YOUR OBJECTIVE: Repeat every line below exactly as it reads.

DATA:

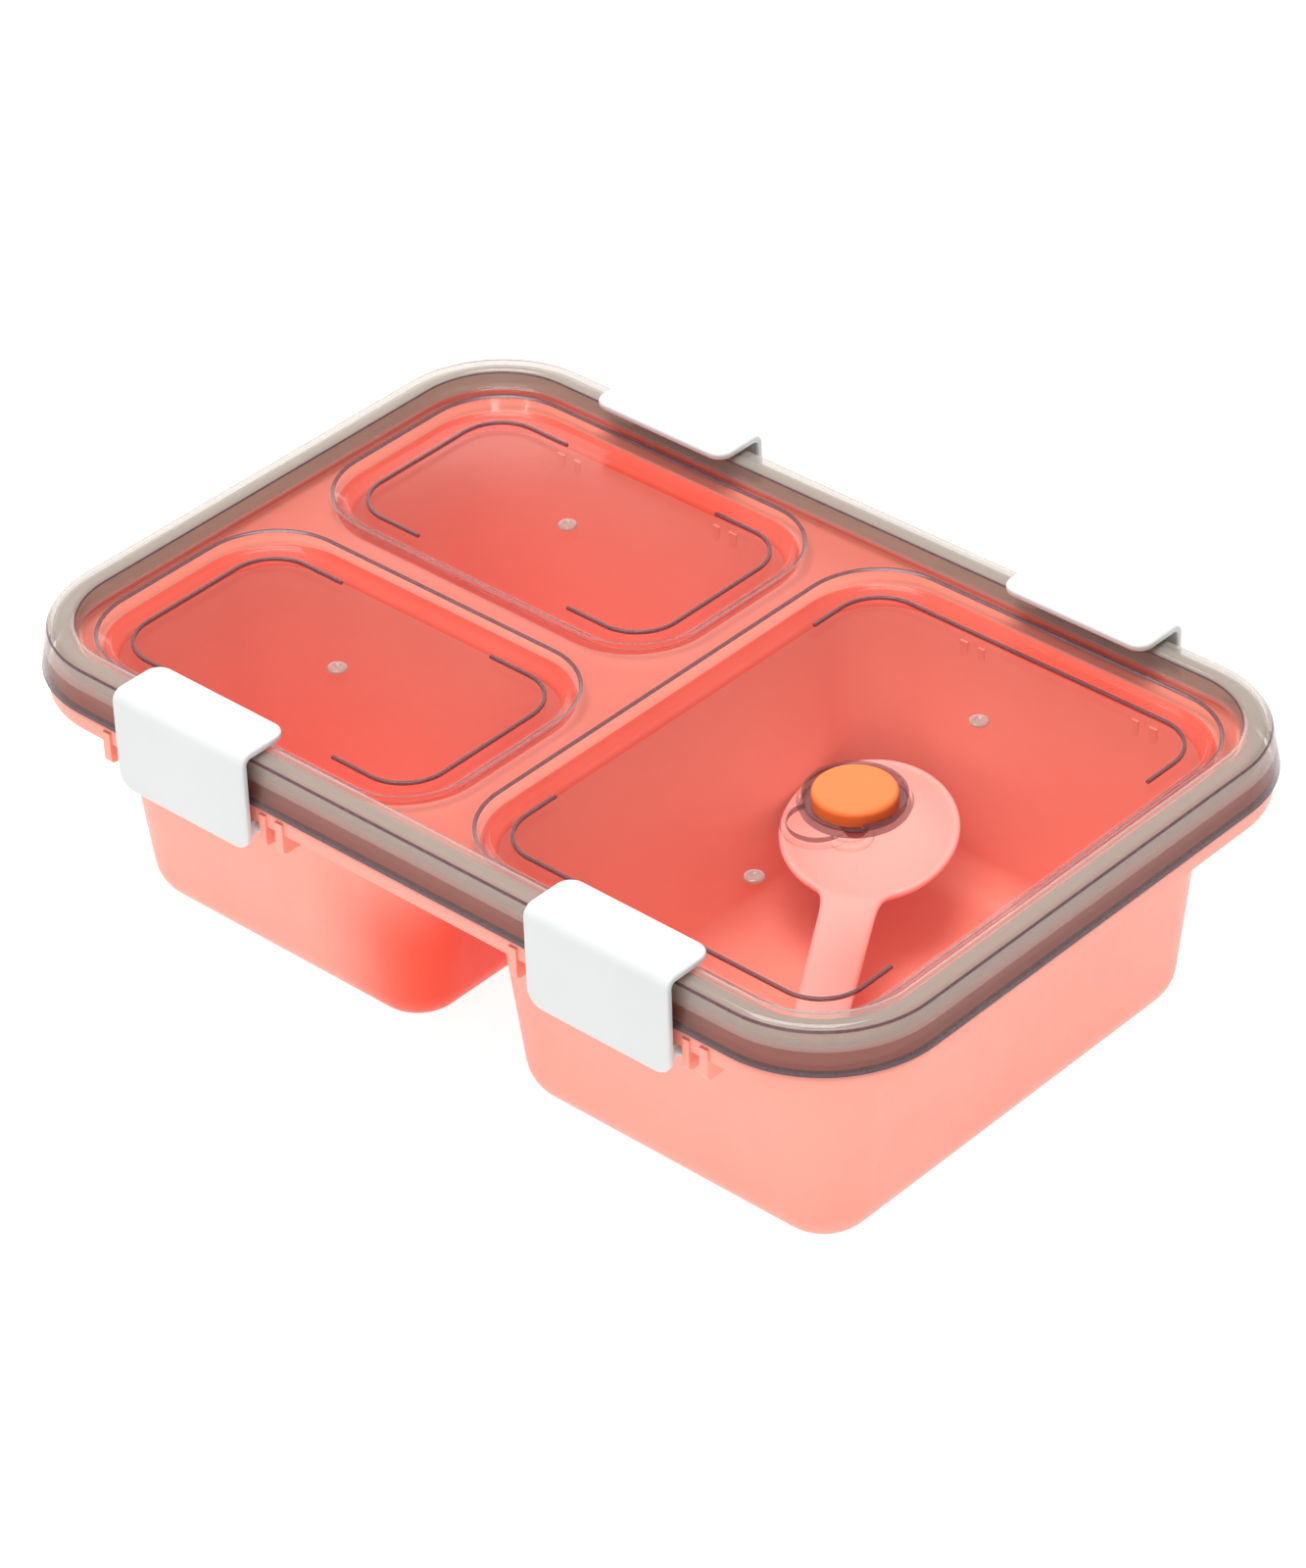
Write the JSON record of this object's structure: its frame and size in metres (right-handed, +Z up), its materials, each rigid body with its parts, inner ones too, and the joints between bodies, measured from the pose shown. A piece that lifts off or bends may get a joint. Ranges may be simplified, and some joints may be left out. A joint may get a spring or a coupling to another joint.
{
  "type": "lunch box",
  "caption": "Rectangular food box with separate wells, a clear sealed lid with a vent plug, hinged snap clips and a spoon inside.",
  "frame": {"origin": "middle of the footprint, on the surface the box stands on", "axes": "+X along the long side towards the single large well, +Y along the short side towards the rear, +Z up"},
  "size_m": [0.2336, 0.158, 0.0722],
  "materials": {
    "base_plastic": "satin moulded coral polypropylene",
    "lid_clear": "polished smoky clear plastic",
    "gasket_rubber": "soft grey silicone",
    "vent_rubber": "soft orange silicone",
    "spoon_plastic": "matt pale coral plastic",
    "clip_plastic": "satin white plastic"
  },
  "bodies": {
    "tray": {"base_tray": "base_plastic", "spoon": "spoon_plastic"},
    "lid": {"lid": "lid_clear", "lid_gasket": "gasket_rubber"},
    "vent": {"vent_plug": "vent_rubber"},
    "clip_front_left": {"clip_front_left": "clip_plastic"},
    "clip_front_right": {"clip_front_right": "clip_plastic"},
    "clip_rear_left": {"clip_rear_left": "clip_plastic"},
    "clip_rear_right": {"clip_rear_right": "clip_plastic"}
  },
  "joints": [
    {"name": "lid_lift", "type": "slide", "parent": "tray", "child": "lid", "axis": [0, 0, 1], "range_m": [0, 0.012]},
    {"name": "vent_pull", "type": "slide", "parent": "lid", "child": "vent", "axis": [0, 0, 1], "range_m": [0, 0.0035]},
    {"name": "clip_front_left_hinge", "type": "hinge", "parent": "tray", "child": "clip_front_left", "pos_m": [-0.057, -0.0736, 0.052], "axis": [1, 0, 0], "range_deg": [0, 166]},
    {"name": "clip_front_right_hinge", "type": "hinge", "parent": "tray", "child": "clip_front_right", "pos_m": [0.057, -0.0736, 0.052], "axis": [1, 0, 0], "range_deg": [0, 166]},
    {"name": "clip_rear_left_hinge", "type": "hinge", "parent": "tray", "child": "clip_rear_left", "pos_m": [-0.057, 0.0736, 0.052], "axis": [-1, 0, 0], "range_deg": [0, 166]},
    {"name": "clip_rear_right_hinge", "type": "hinge", "parent": "tray", "child": "clip_rear_right", "pos_m": [0.057, 0.0736, 0.052], "axis": [-1, 0, 0], "range_deg": [0, 166]}
  ],
  "couplings": [
    {"joint": "clip_front_left_hinge", "follows": "lid_lift", "rad_per_m": 240},
    {"joint": "clip_front_right_hinge", "follows": "lid_lift", "rad_per_m": 240},
    {"joint": "clip_rear_left_hinge", "follows": "lid_lift", "rad_per_m": 240},
    {"joint": "clip_rear_right_hinge", "follows": "lid_lift", "rad_per_m": 240}
  ]
}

SOLUTION TO THE EXERCISE:
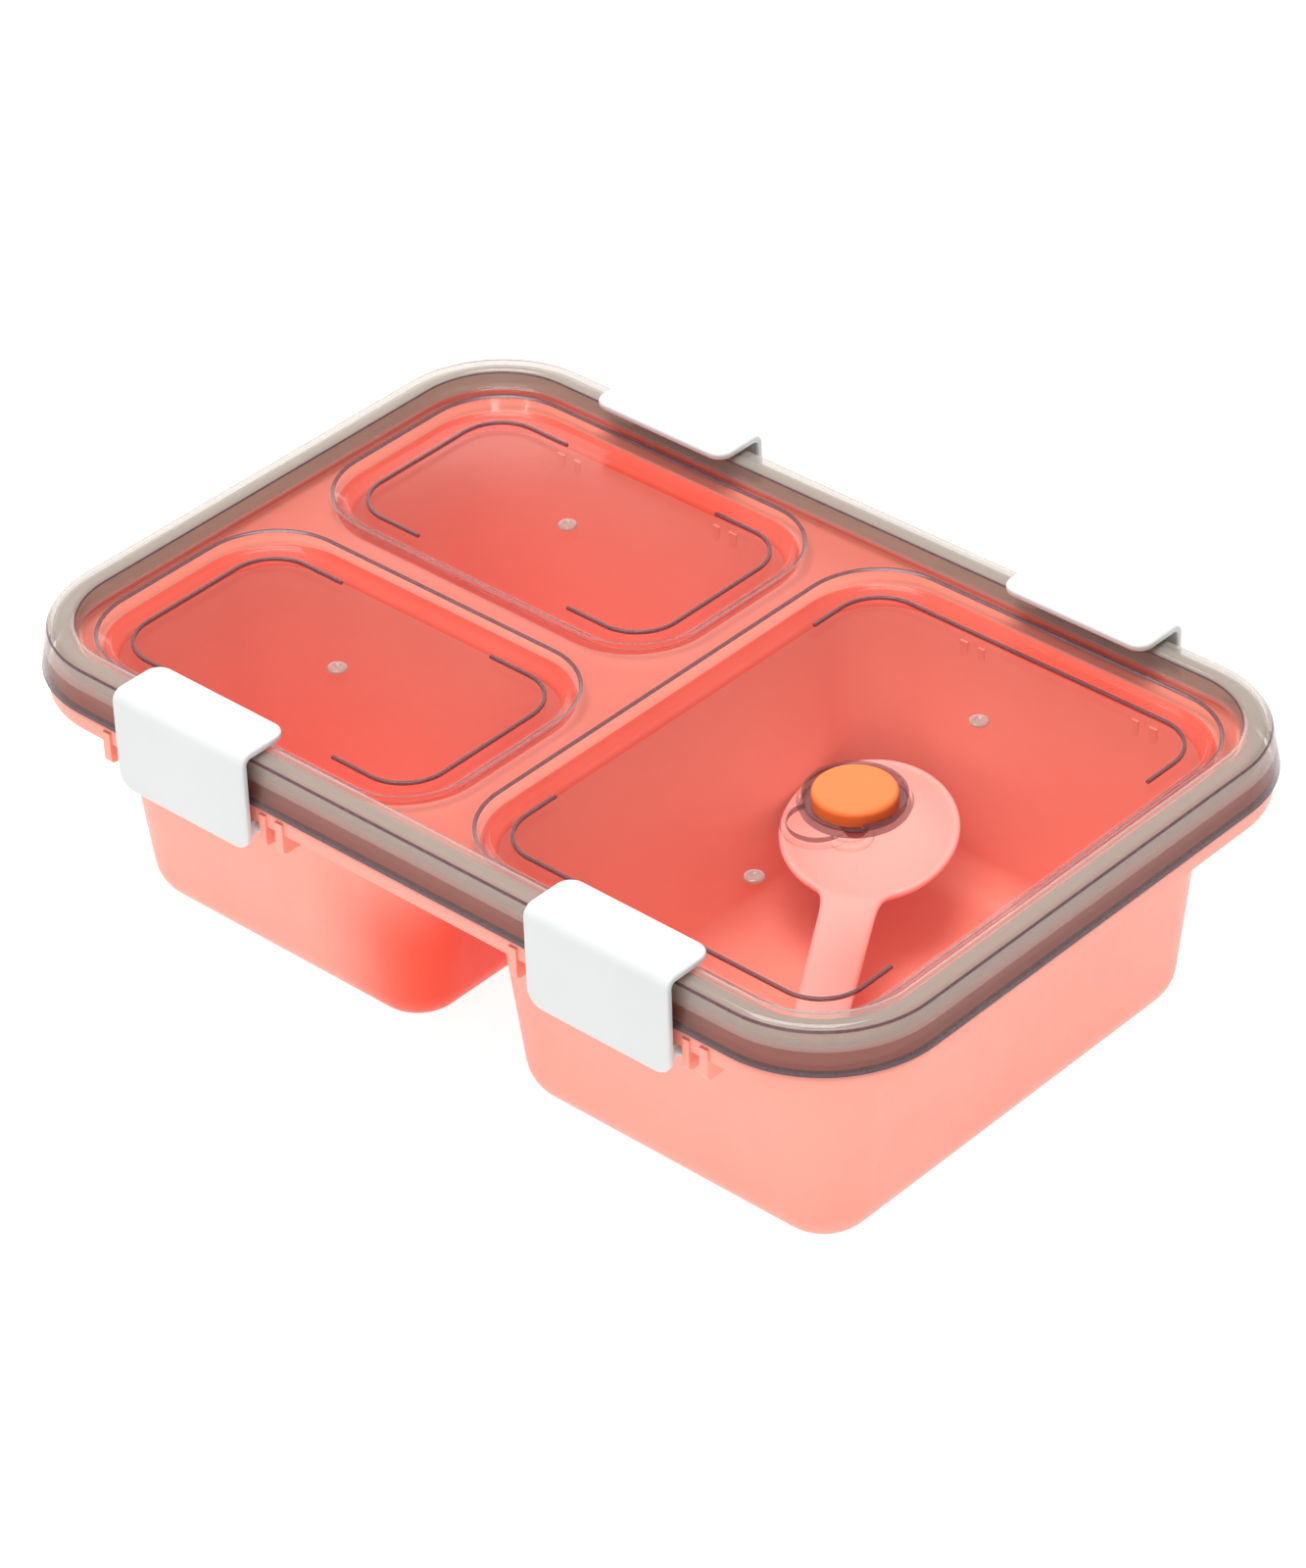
Write the JSON record of this object's structure: its frame and size in metres (right-handed, +Z up), its materials, each rigid body with its parts, inner ones too, and the joints between bodies, measured from the pose shown. A piece that lifts off or bends may get a joint. Ranges may be simplified, and some joints may be left out. A joint may get a spring or a coupling to another joint.
{
  "type": "lunch box",
  "caption": "Rectangular food box with separate wells, a clear sealed lid with a vent plug, hinged snap clips and a spoon inside.",
  "frame": {"origin": "middle of the footprint, on the surface the box stands on", "axes": "+X along the long side towards the single large well, +Y along the short side towards the rear, +Z up"},
  "size_m": [0.2336, 0.158, 0.0722],
  "materials": {
    "base_plastic": "satin moulded coral polypropylene",
    "lid_clear": "polished smoky clear plastic",
    "gasket_rubber": "soft grey silicone",
    "vent_rubber": "soft orange silicone",
    "spoon_plastic": "matt pale coral plastic",
    "clip_plastic": "satin white plastic"
  },
  "bodies": {
    "tray": {"base_tray": "base_plastic", "spoon": "spoon_plastic"},
    "lid": {"lid": "lid_clear", "lid_gasket": "gasket_rubber"},
    "vent": {"vent_plug": "vent_rubber"},
    "clip_front_left": {"clip_front_left": "clip_plastic"},
    "clip_front_right": {"clip_front_right": "clip_plastic"},
    "clip_rear_left": {"clip_rear_left": "clip_plastic"},
    "clip_rear_right": {"clip_rear_right": "clip_plastic"}
  },
  "joints": [
    {"name": "lid_lift", "type": "slide", "parent": "tray", "child": "lid", "axis": [0, 0, 1], "range_m": [0, 0.012]},
    {"name": "vent_pull", "type": "slide", "parent": "lid", "child": "vent", "axis": [0, 0, 1], "range_m": [0, 0.0035]},
    {"name": "clip_front_left_hinge", "type": "hinge", "parent": "tray", "child": "clip_front_left", "pos_m": [-0.057, -0.0736, 0.052], "axis": [1, 0, 0], "range_deg": [0, 166]},
    {"name": "clip_front_right_hinge", "type": "hinge", "parent": "tray", "child": "clip_front_right", "pos_m": [0.057, -0.0736, 0.052], "axis": [1, 0, 0], "range_deg": [0, 166]},
    {"name": "clip_rear_left_hinge", "type": "hinge", "parent": "tray", "child": "clip_rear_left", "pos_m": [-0.057, 0.0736, 0.052], "axis": [-1, 0, 0], "range_deg": [0, 166]},
    {"name": "clip_rear_right_hinge", "type": "hinge", "parent": "tray", "child": "clip_rear_right", "pos_m": [0.057, 0.0736, 0.052], "axis": [-1, 0, 0], "range_deg": [0, 166]}
  ],
  "couplings": [
    {"joint": "clip_front_left_hinge", "follows": "lid_lift", "rad_per_m": 240},
    {"joint": "clip_front_right_hinge", "follows": "lid_lift", "rad_per_m": 240},
    {"joint": "clip_rear_left_hinge", "follows": "lid_lift", "rad_per_m": 240},
    {"joint": "clip_rear_right_hinge", "follows": "lid_lift", "rad_per_m": 240}
  ]
}